I understand the instinct to bonce the flash off the ceiling. That works well if you are further away from the subject. For a shot close like this one I prefer to put the diffuser on the front of the flash. That is what I do around the house and such.
Hans, I can't understand what you have done here. Based on the dark shadows it apprears that your flash was below the level of your lens. Normally when you bounce flash it helps eliminate the dark shadows in the background where in this case it has actually increased them. You also have a real hot spot on the boys arm which again says this was not a bounce flash but rather a strait on flash.
What were your camera setting when making this flash picture? Was the flash in iTTL? The kids are darling but the harshness of the flash ruins the effect.
Wau, my forte (though I'm not much good at it!)...
I love shooting children. In your first example, the flash actually looks like it was off camera to the left, or shoe mounted, perhaps pointing straight up, which in effect points it to a wall when in portrait orientation?
The second shot looks more like a typical bounce shot.

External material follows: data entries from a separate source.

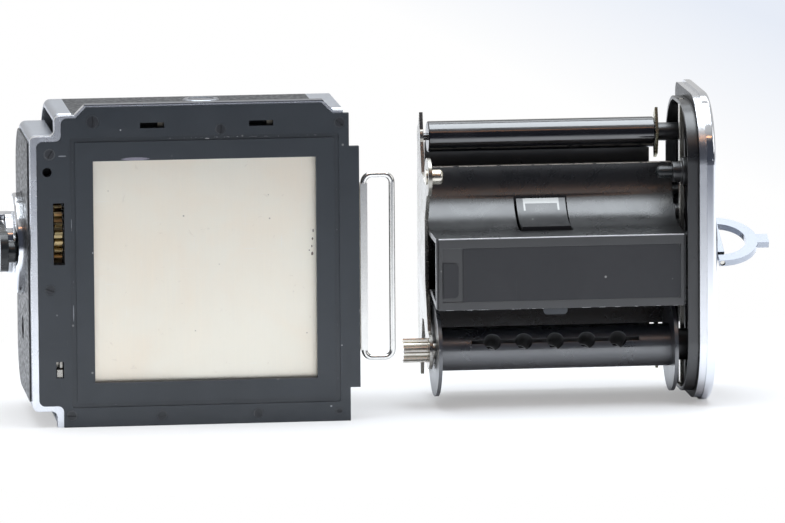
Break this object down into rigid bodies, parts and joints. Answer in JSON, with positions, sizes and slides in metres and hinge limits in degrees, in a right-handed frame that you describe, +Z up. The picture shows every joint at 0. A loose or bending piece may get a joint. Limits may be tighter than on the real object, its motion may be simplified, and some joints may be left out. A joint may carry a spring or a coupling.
{
  "type": "roll film magazine",
  "caption": "Roll film magazine for a medium format camera: stepped housing with dark slide and folding crank, and its film insert drawn out beside it with spools, rollers and end cover.",
  "frame": {"origin": "middle of the whole part's footprint, on the surface it stands on", "axes": "+X from the housing to the drawn-out insert, +Y from the camera face to the rear, +Z up"},
  "size_m": [0.2114, 0.051, 0.0872],
  "materials": {
    "black_paint": "semi-gloss black enamel over light alloy, worn at edges",
    "satin_chrome": "satin chromed light alloy",
    "bright_chrome": "polished chrome",
    "slide_steel": "fine brushed stainless, faintly stained",
    "covering": "pebbled black leatherette",
    "black_moulding": "matt black",
    "gloss_black": "glossy black enamel",
    "nickel": "nickel plate",
    "brass": "machined brass",
    "felt": "black felt",
    "window": "clear",
    "dial": "satin white enamel",
    "spring_steel": "spring steel"
  },
  "bodies": {
    "housing": {"front_plate": "black_paint", "front_frame": "satin_chrome", "plate_screws": "black_paint", "housing_shell": "black_paint", "covering": "covering", "mouth_band": "satin_chrome", "crank_casting": "satin_chrome", "side_covering": "covering", "gear_partition": "black_paint", "gate_rails": "satin_chrome", "slide_seal": "felt", "button_base": "satin_chrome", "crank_base": "bright_chrome", "gear_axles": "spring_steel", "counter_window": "window", "counter_reset_lever": "nickel"},
    "slide": {"dark_slide": "slide_steel", "slide_hem": "slide_steel", "slide_bail": "spring_steel"},
    "release": {"catch_bar": "spring_steel", "release_button": "satin_chrome"},
    "crank": {"crank_shaft": "spring_steel", "crank_hub": "bright_chrome", "lever_pin": "spring_steel", "timing_gear": "brass", "winding_gear": "brass"},
    "lever": {"crank_lever": "gloss_black", "crank_grip": "gloss_black"},
    "drive": {"drive_gear": "brass"},
    "counter": {"counter_dial": "dial"},
    "dial": {"reminder_dial": "bright_chrome"},
    "insert": {"cover_plate": "satin_chrome", "cover_rim": "bright_chrome", "cover_covering": "covering", "cover_lip": "black_paint", "insert_body": "black_paint", "cover_posts": "black_paint", "rear_panel": "black_paint", "name_plate": "gloss_black", "number_plate": "dial", "side_plate": "nickel", "roller_brackets": "nickel", "roller_posts": "black_paint", "supply_stud": "nickel", "spool_posts": "black_paint", "pressure_springs": "spring_steel", "finger_bracket": "spring_steel"},
    "key": {"key_disc": "bright_chrome", "bow_pin": "spring_steel", "latch_cam": "spring_steel"},
    "bow": {"key_bow": "bright_chrome"},
    "upper_bolt": {"upper_bolt": "spring_steel"},
    "lower_bolt": {"lower_bolt": "spring_steel"},
    "take_up": {"take_up_spool": "black_moulding", "take_up_pinion": "nickel"},
    "upper_roller": {"upper_roller": "gloss_black"},
    "lower_roller": {"lower_roller": "gloss_black"},
    "plunger": {"supply_plunger": "nickel"},
    "pressure": {"pressure_plate": "black_paint"},
    "finger": {"sensing_finger": "nickel"}
  },
  "joints": [
    {"name": "dark_slide_draw", "type": "slide", "parent": "housing", "child": "slide", "axis": [1, 0, 0], "range_m": [0, 0.072]},
    {"name": "button_slide", "type": "slide", "parent": "housing", "child": "release", "axis": [-1, 0, 0], "range_m": [0, 0.0035], "stiffness_N_per_m": 120},
    {"name": "crank_wind", "type": "hinge", "parent": "housing", "child": "crank", "pos_m": [-0.10318, 0.0015, 0.0466], "axis": [1, 0, 0], "continuous": true},
    {"name": "lever_fold", "type": "hinge", "parent": "crank", "child": "lever", "pos_m": [-0.10458, 0.009, 0.0466], "axis": [0, 0, -1], "range_deg": [0, 180]},
    {"name": "drive_spin", "type": "hinge", "parent": "housing", "child": "drive", "pos_m": [-0.09158, -0.0139, 0.0525], "axis": [1, 0, 0], "continuous": true},
    {"name": "counter_spin", "type": "hinge", "parent": "housing", "child": "counter", "pos_m": [-0.09798, 0.0015, 0.02], "axis": [1, 0, 0], "continuous": true},
    {"name": "insert_slide", "type": "slide", "parent": "housing", "child": "dial", "axis": [1, 0, 0], "range_m": [-0.097, 0]},
    {"name": "insert_roll", "type": "hinge", "parent": "dial", "child": "insert", "pos_m": [0.08353, 0.002, 0.0423], "axis": [1, 0, 0], "range_deg": [-180, 0]},
    {"name": "key_turn", "type": "hinge", "parent": "insert", "child": "key", "pos_m": [0.08833, 0.002, 0.0423], "axis": [1, 0, 0], "range_deg": [-90, 0]},
    {"name": "bow_fold", "type": "hinge", "parent": "key", "child": "bow", "pos_m": [0.09168, 0.002, 0.0423], "axis": [0, 0.9135, 0.4067], "range_deg": [-90, 0]},
    {"name": "upper_bolt_slide", "type": "slide", "parent": "insert", "child": "upper_bolt", "axis": [0, 0, 1], "range_m": [0, 0.0015]},
    {"name": "lower_bolt_slide", "type": "slide", "parent": "insert", "child": "lower_bolt", "axis": [0, 0, -1], "range_m": [0, 0.0015]},
    {"name": "take_up_spin", "type": "hinge", "parent": "insert", "child": "take_up", "pos_m": [0.01282, -0.004, 0.0153], "axis": [1, 0, 0], "continuous": true},
    {"name": "upper_roller_spin", "type": "hinge", "parent": "insert", "child": "upper_roller", "pos_m": [0.01362, 0.014, 0.0714], "axis": [1, 0, 0], "continuous": true},
    {"name": "lower_roller_spin", "type": "hinge", "parent": "insert", "child": "lower_roller", "pos_m": [0.01362, 0.014, 0.0132], "axis": [1, 0, 0], "continuous": true},
    {"name": "plunger_press", "type": "slide", "parent": "insert", "child": "plunger", "axis": [1, 0, 0], "range_m": [0, 0.0025], "stiffness_N_per_m": 300},
    {"name": "pressure_press", "type": "slide", "parent": "insert", "child": "pressure", "axis": [0, -1, 0], "range_m": [0, 0.0008], "stiffness_N_per_m": 800},
    {"name": "finger_press", "type": "hinge", "parent": "insert", "child": "finger", "pos_m": [0.04383, -0.0043, 0.0449], "axis": [-1, 0, 0], "range_deg": [0, 5], "stiffness_Nm_per_rad": 0.004}
  ],
  "couplings": [
    {"joint": "drive_spin", "follows": "crank_wind", "ratio": -0.65385},
    {"joint": "counter_spin", "follows": "crank_wind", "ratio": -0.076923},
    {"joint": "upper_bolt_slide", "follows": "key_turn", "m_per_rad": -0.00095493},
    {"joint": "lower_bolt_slide", "follows": "key_turn", "m_per_rad": -0.00095493}
  ]
}
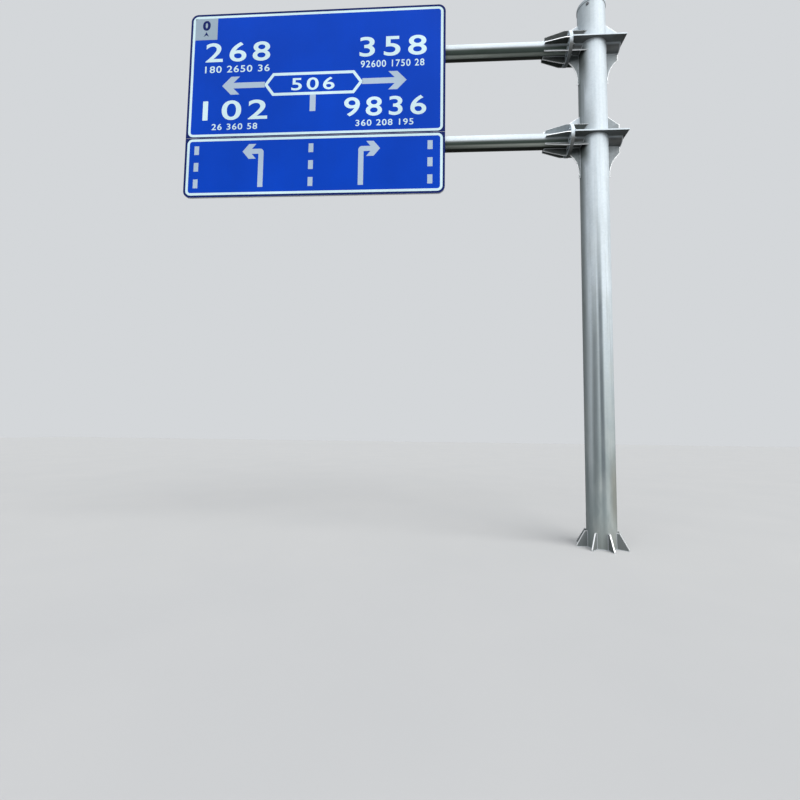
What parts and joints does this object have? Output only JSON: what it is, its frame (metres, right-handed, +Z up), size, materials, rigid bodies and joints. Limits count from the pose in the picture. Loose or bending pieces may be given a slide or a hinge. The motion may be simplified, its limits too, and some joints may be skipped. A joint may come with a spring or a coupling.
{
  "type": "cantilever sign gantry",
  "caption": "Round galvanised steel mast with two parallel flanged arms that carry a wide blue lane-direction sign over a road; bolted down by a ribbed base flange.",
  "frame": {"origin": "centre of the underside of the base flange, on the mast's axis", "axes": "+Z up along the mast, -X along the arms, -Y the way the sign faces"},
  "size_m": [6.657, 0.8, 8.177],
  "materials": {
    "galvanised_steel": "hot-dip galvanised, dull with faint spangle",
    "sign_aluminium": "mill finish sheet",
    "rail_aluminium": "extruded, matte",
    "bolt_steel": "galvanised fasteners",
    "blue_sheeting": "retroreflective sheeting, satin",
    "navy_sheeting": "retroreflective sheeting, satin",
    "white_sheeting": "retroreflective sheeting, satin",
    "grey_sheeting": "retroreflective sheeting, satin"
  },
  "bodies": {
    "root": {"base_flange": "galvanised_steel", "base_rib_1": "galvanised_steel", "base_rib_2": "galvanised_steel", "base_rib_3": "galvanised_steel", "base_rib_4": "galvanised_steel", "base_rib_5": "galvanised_steel", "base_rib_6": "galvanised_steel", "base_rib_7": "galvanised_steel", "base_rib_8": "galvanised_steel", "lower_arm_end_cap": "galvanised_steel", "lower_arm_flange": "galvanised_steel", "lower_arm_ribs": "galvanised_steel", "lower_arm_side_gussets": "galvanised_steel", "lower_arm_tube": "galvanised_steel", "lower_clamps": "galvanised_steel", "lower_collar_plate": "galvanised_steel", "lower_far_side_gussets": "galvanised_steel", "lower_pipe_end_disc": "galvanised_steel", "lower_pole_flange": "galvanised_steel", "lower_slanting_ribs": "galvanised_steel", "lower_through_pipe": "galvanised_steel", "pole_cap": "galvanised_steel", "pole_tube": "galvanised_steel", "sign_rail_1": "rail_aluminium", "sign_rail_2": "rail_aluminium", "sign_rail_3": "rail_aluminium", "sign_rail_4": "rail_aluminium", "sign_rail_5": "rail_aluminium", "sign_rail_6": "rail_aluminium", "sign_rail_7": "rail_aluminium", "sign_rail_8": "rail_aluminium", "sign_tray_lower": "sign_aluminium", "sign_tray_upper": "sign_aluminium", "upper_arm_end_cap": "galvanised_steel", "upper_arm_flange": "galvanised_steel", "upper_arm_ribs": "galvanised_steel", "upper_arm_side_gussets": "galvanised_steel", "upper_arm_tube": "galvanised_steel", "upper_clamps": "galvanised_steel", "upper_collar_plate": "galvanised_steel", "upper_far_side_gussets": "galvanised_steel", "upper_pipe_end_disc": "galvanised_steel", "upper_pole_flange": "galvanised_steel", "upper_slanting_ribs": "galvanised_steel", "upper_through_pipe": "galvanised_steel"}
  },
  "joints": []
}
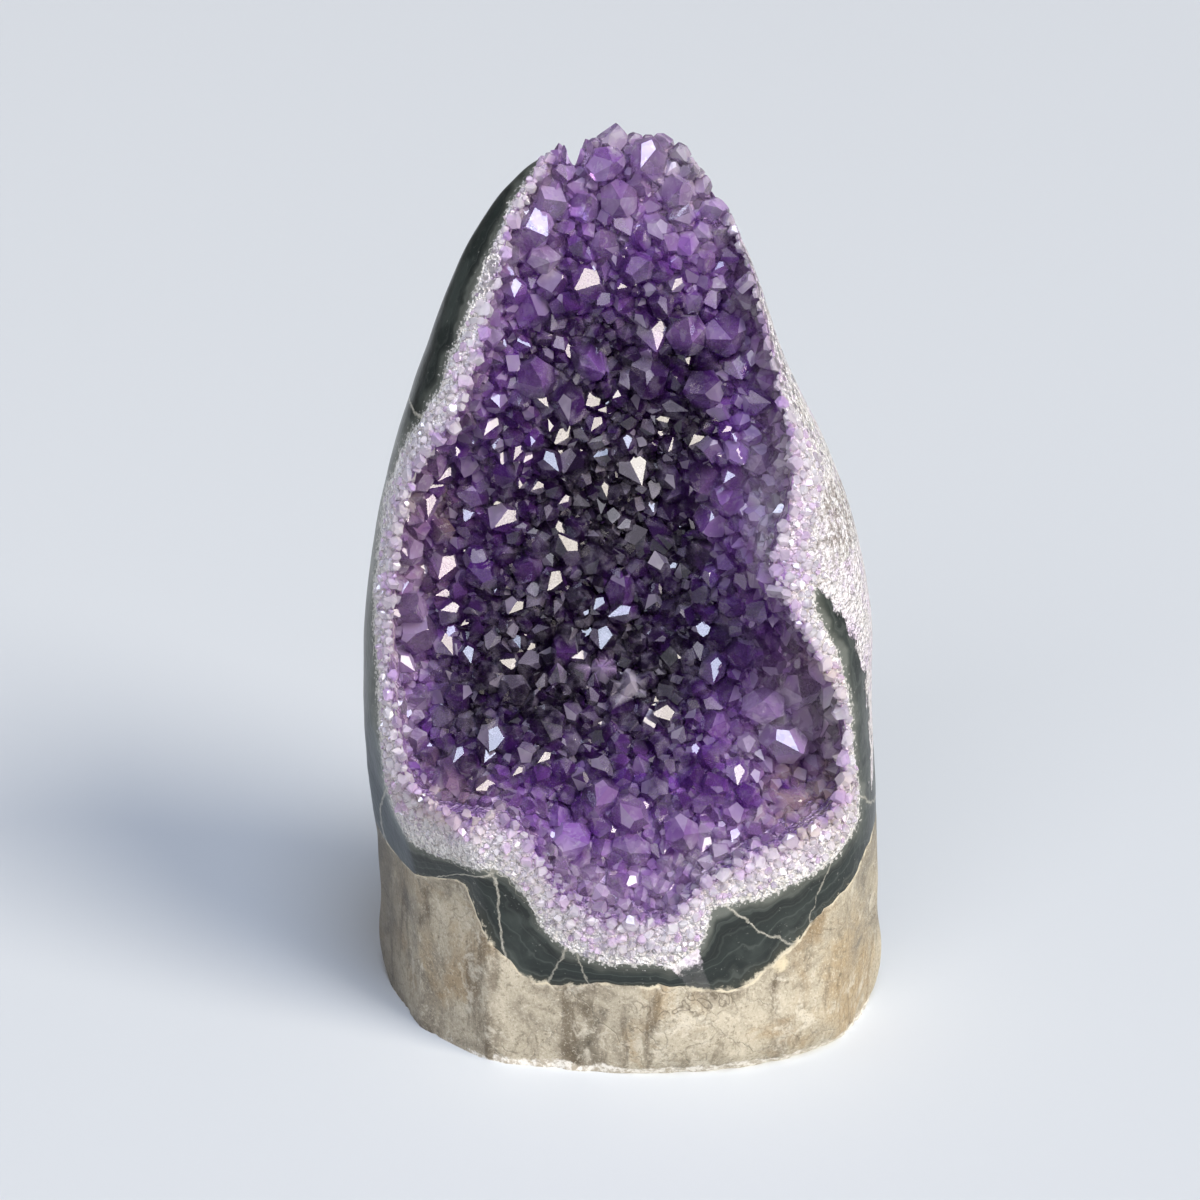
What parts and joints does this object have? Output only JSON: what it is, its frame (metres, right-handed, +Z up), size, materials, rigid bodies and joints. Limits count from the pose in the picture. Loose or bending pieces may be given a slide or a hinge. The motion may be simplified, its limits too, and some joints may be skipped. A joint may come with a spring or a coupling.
{
  "type": "amethyst geode",
  "caption": "Upright geode cut to stand on a flat sawn base: a stone shell with bands of agate and quartz around an open hollow lined with purple amethyst points.",
  "frame": {"origin": "middle of the flat sawn base, on its plane", "axes": "+Z up along the geode's height, -Y towards the front where the hollow opens, +X to the right of someone who faces the hollow"},
  "size_m": [0.0978, 0.0706, 0.165],
  "materials": {
    "basalt_matrix": "ground and lightly polished weathered basalt, tan with brown streaks, satin",
    "agate_rind": "polished dark green-grey agate, glossy",
    "quartz_band": "polished granular white quartz, lilac towards the crystals",
    "amethyst_druse": "natural faceted amethyst crystals, clear purple with bright mirror faces"
  },
  "bodies": {
    "root": {"basalt_matrix": "basalt_matrix", "agate_rind": "agate_rind", "quartz_band": "quartz_band", "amethyst_druse": "amethyst_druse"}
  },
  "joints": []
}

In the first shot, I love the lighting effect on the girl's face, and I also love the interaction with the baby. Seems that you were too close though, and blew out the baby's white shirt. I'd either change the shirt color to a darker one, or crop a little tighter so the blown portion doesn't show up in the shot.
The second one he looks a bit uncomfortable. I'm guessing he's not at the age where he can sit by himself yet? I've used props when I did this - things like stuffed animals for them to lean on and anything and everything. I have quite a few with my daughther mounted on a watermellon, a bag of nuts, and even a 1g water jug.
It also looks a bit underexposed, maybe like 1/3 stop?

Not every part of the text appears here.